• **To do**
In the listing below, find the line containing "The FreeCAD script" and the line containing "return points". Repeat exactly those two lines and every line between them, nothing more.

• **Data listing**
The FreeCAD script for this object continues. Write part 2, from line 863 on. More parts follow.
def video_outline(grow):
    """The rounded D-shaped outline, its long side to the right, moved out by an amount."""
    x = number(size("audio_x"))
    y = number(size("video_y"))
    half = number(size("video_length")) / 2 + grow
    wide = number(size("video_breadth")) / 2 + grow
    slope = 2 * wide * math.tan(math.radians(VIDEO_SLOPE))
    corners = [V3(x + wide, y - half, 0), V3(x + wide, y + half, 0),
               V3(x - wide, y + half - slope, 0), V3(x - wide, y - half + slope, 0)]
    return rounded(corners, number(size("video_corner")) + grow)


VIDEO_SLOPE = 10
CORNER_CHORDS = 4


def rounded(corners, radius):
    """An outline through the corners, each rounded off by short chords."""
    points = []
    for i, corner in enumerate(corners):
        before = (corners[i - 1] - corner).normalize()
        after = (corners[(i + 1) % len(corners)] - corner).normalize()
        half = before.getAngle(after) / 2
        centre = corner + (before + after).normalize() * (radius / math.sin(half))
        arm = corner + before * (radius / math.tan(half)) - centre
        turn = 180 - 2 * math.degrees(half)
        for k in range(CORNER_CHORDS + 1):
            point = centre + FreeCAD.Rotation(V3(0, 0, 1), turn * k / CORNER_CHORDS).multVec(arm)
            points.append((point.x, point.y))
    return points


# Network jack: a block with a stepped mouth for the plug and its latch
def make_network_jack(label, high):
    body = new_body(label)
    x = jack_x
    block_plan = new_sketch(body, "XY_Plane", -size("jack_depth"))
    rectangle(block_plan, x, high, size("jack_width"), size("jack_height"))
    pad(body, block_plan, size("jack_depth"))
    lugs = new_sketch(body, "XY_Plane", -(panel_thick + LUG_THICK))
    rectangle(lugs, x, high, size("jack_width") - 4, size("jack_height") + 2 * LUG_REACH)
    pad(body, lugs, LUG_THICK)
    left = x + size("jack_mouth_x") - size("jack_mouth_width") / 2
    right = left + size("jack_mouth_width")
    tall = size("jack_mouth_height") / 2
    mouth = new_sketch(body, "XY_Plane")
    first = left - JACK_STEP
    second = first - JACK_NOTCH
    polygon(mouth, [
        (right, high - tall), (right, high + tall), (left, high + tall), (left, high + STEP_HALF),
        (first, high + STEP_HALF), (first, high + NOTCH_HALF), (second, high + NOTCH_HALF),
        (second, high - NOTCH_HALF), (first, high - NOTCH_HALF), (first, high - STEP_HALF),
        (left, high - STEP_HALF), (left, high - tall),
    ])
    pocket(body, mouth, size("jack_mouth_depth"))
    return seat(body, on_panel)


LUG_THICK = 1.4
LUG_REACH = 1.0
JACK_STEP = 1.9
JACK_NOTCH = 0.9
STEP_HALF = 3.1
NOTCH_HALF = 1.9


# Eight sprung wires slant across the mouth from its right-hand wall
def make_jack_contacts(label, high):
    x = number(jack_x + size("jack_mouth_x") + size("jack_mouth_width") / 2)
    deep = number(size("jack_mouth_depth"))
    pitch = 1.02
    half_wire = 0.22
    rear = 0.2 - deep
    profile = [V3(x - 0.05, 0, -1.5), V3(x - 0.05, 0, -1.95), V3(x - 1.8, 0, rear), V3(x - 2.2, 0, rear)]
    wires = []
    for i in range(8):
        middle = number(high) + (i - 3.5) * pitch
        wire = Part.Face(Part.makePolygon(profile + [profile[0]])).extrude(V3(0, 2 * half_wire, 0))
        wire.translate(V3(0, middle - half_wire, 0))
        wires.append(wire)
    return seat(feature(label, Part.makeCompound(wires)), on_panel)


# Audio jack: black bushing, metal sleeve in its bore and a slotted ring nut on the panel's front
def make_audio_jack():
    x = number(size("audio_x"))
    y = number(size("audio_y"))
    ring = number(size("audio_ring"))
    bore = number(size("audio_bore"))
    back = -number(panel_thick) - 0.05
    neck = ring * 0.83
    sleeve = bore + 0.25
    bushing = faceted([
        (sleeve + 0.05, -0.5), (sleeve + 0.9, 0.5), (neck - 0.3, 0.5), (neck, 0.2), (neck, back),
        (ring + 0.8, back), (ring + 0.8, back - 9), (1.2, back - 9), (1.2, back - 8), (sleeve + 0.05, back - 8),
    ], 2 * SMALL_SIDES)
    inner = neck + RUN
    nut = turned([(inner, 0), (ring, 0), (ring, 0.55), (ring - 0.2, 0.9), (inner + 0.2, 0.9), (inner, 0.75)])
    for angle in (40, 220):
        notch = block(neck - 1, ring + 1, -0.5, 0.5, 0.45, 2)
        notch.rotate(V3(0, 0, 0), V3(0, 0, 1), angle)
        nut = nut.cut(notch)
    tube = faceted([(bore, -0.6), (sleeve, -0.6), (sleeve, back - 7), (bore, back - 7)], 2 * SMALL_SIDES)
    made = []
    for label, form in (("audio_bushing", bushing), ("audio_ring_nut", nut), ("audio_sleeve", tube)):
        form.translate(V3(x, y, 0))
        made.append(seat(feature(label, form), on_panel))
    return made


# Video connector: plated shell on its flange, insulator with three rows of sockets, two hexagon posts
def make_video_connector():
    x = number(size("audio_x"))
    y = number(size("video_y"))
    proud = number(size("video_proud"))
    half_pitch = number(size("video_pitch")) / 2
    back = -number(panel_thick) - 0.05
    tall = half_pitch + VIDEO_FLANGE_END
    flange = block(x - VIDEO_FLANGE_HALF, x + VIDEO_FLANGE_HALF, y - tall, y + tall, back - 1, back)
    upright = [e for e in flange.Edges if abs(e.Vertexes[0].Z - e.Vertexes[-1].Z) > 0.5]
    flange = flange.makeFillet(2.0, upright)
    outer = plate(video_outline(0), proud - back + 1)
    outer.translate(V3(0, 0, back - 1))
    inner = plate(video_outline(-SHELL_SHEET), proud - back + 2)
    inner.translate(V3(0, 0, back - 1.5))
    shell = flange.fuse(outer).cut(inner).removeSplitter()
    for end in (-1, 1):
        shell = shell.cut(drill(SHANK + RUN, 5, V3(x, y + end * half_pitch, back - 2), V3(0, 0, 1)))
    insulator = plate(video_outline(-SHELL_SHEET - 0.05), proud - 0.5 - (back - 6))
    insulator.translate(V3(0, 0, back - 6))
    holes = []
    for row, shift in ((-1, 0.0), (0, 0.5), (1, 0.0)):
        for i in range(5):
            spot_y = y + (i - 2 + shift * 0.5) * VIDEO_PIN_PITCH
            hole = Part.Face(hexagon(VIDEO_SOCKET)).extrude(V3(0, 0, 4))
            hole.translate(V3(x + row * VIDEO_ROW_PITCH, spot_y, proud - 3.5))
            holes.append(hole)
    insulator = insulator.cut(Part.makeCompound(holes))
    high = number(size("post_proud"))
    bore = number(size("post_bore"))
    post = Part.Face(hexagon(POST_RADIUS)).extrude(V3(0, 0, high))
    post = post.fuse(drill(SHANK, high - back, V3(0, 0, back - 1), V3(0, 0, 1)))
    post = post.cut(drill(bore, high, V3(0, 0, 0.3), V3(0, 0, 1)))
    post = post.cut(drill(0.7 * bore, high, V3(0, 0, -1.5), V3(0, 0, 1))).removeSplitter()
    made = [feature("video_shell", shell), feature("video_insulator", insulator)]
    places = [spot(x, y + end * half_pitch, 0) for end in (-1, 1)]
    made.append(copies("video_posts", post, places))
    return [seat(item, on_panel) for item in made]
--
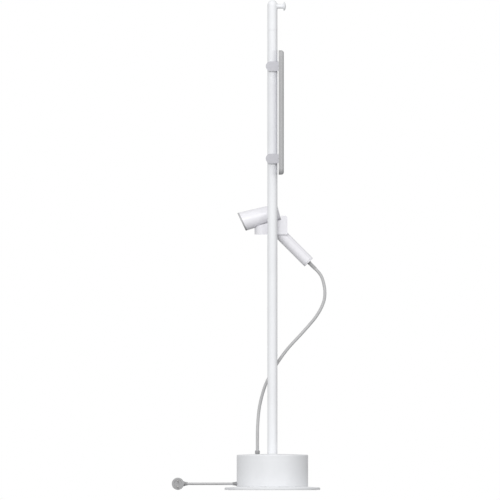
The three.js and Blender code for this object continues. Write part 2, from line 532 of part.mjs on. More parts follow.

• **Worked solution**
The FreeCAD script for this object continues. Write part 2, from line 863 on. More parts follow.
def video_outline(grow):
    """The rounded D-shaped outline, its long side to the right, moved out by an amount."""
    x = number(size("audio_x"))
    y = number(size("video_y"))
    half = number(size("video_length")) / 2 + grow
    wide = number(size("video_breadth")) / 2 + grow
    slope = 2 * wide * math.tan(math.radians(VIDEO_SLOPE))
    corners = [V3(x + wide, y - half, 0), V3(x + wide, y + half, 0),
               V3(x - wide, y + half - slope, 0), V3(x - wide, y - half + slope, 0)]
    return rounded(corners, number(size("video_corner")) + grow)


VIDEO_SLOPE = 10
CORNER_CHORDS = 4


def rounded(corners, radius):
    """An outline through the corners, each rounded off by short chords."""
    points = []
    for i, corner in enumerate(corners):
        before = (corners[i - 1] - corner).normalize()
        after = (corners[(i + 1) % len(corners)] - corner).normalize()
        half = before.getAngle(after) / 2
        centre = corner + (before + after).normalize() * (radius / math.sin(half))
        arm = corner + before * (radius / math.tan(half)) - centre
        turn = 180 - 2 * math.degrees(half)
        for k in range(CORNER_CHORDS + 1):
            point = centre + FreeCAD.Rotation(V3(0, 0, 1), turn * k / CORNER_CHORDS).multVec(arm)
            points.append((point.x, point.y))
    return points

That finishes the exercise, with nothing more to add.